Enthusiastic OpenPGP supporters are often happy to sign keys of strangers at international conferences at so-called “key signing parties”. The signatures are made based on a cursory inspection of international passports or identity cards, and it is unlikely that the victim is familiar with passports and id cards from all recognized nation states. Given the helpfulness of the community towards activists from non-democratic countries, a social engineering attack under an appropriate cover story might be possible.

A keysigning party at an international conference.

A keysigning party at an international conference.

Again, the goal here is to get the victim to sign a completely unrelated and innocuous key with a properly formed user id consisting of a name and email address. Eventually, the attacker sends the actual attack email carrying the signature by the key with the malicious user id and the signature by the trusted key. Enigmail will display the spoofed signature metadata in the former and the trust status of the latter.

Additional Detail: Spoofing the spoofed keys user id

Normally, we expect the victim to have the key of the spoofed signer in the local keyring (with an assigned trust value) due to previous communication. But if that is not the case, we can inject it using the above described methods.

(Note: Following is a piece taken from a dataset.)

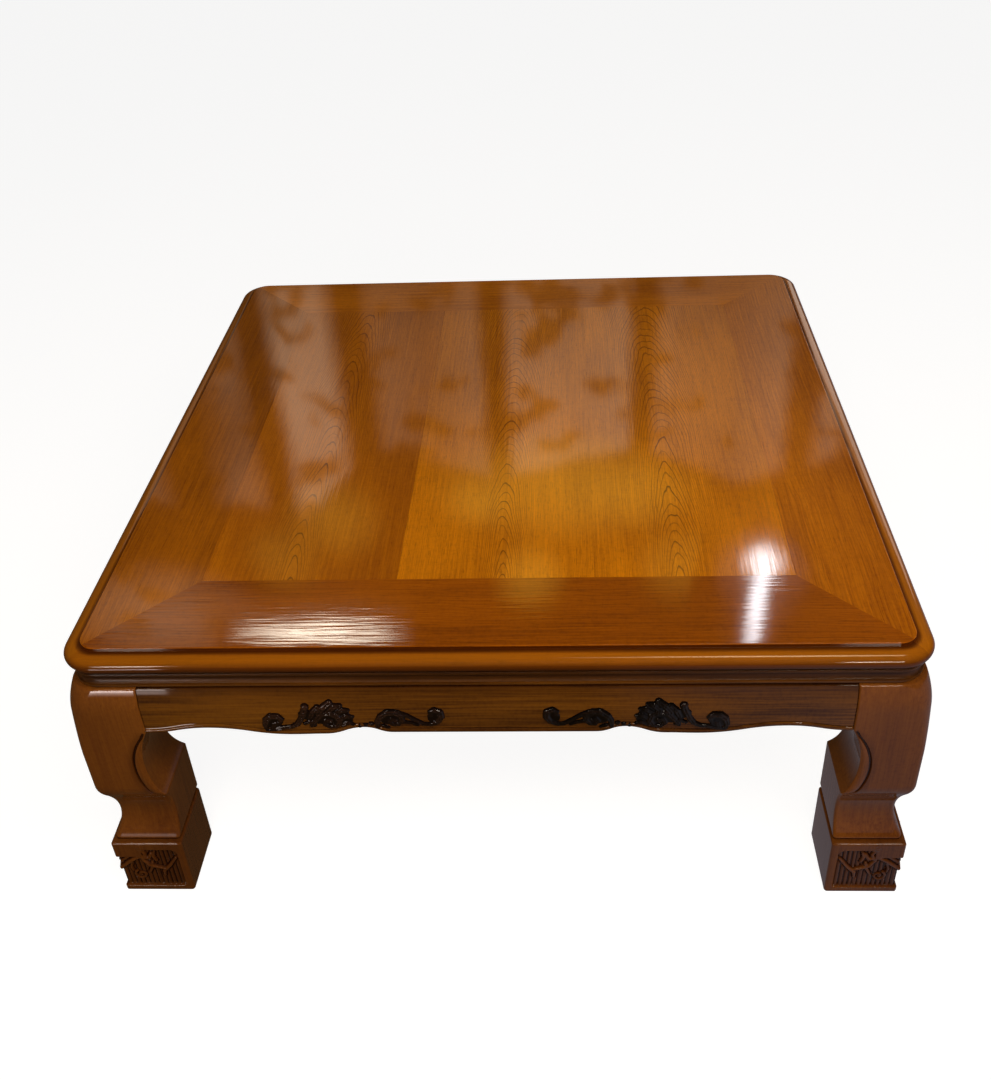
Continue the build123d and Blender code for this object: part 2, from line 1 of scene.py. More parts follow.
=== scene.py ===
# %% [markdown]
# # A low kang table in golden lacquered wood
# A kang table stands on the heated sitting platform of a northern Chinese house. Its square top is
# a mitred frame round three boards, over a moulded waist, four bulging aprons and four waisted
# legs on carved blocks. The joints and sizes are already fixed by the CAD model, so this lesson
# starts from that model and gives every wooden piece its fine shape and its finish.

# %% Load the fixed frame
import math

import bmesh
import bpy
import numpy as np
from mathutils import Matrix, Vector


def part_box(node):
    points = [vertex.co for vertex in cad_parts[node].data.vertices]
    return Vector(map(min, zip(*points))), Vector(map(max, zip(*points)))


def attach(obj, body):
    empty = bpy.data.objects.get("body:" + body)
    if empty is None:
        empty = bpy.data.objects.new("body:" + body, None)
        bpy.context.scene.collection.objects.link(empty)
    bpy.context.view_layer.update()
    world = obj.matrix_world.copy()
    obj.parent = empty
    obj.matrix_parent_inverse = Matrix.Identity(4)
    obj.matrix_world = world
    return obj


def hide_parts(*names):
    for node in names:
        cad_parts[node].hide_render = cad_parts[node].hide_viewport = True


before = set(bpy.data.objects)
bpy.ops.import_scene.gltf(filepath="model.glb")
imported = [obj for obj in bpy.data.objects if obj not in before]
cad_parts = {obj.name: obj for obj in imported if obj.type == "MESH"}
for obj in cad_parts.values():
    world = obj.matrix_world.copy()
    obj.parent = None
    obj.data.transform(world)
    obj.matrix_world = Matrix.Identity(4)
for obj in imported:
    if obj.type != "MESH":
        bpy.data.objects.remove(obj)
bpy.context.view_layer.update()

MM = 0.001

# %% [markdown]
# ## Sizes that come from the frame
# A maker would set out every piece from the edge of the top. The same habit works here: the edge,
# the levels and the thicknesses are read from the boxes of the CAD nodes, in millimetres, and each
# profile below is drawn as inset from that edge and height over the floor.


# %% Read the main sizes
def box_mm(node):
    """Both ends of a node's box, in mm."""
    low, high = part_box(node)
    return np.array(low) / MM, np.array(high) / MM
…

However, the mail client is usually a long running program, and Enigmail caches the information in the local key ring. A missing key or stale cache can cause Enigmail to fall back to the user id in the GOODSIG status line of the signature verification, instead of using the user id from the key with the fingerprint in the spoofed VALIDSIG line, defeating the attack by showing the wrong user id in the output.

To get around this, we can add another signature by a key with the following primary user id (this must be the last signature in the message):

GOODSIG DB1187B9DD5F693B Patrick Brunschwig <>

We inject this key along with the other malicious key as described above. Enigmail will then fall back to the provided user id in case the public key is missing from the local keyring or Enigmail’s cache.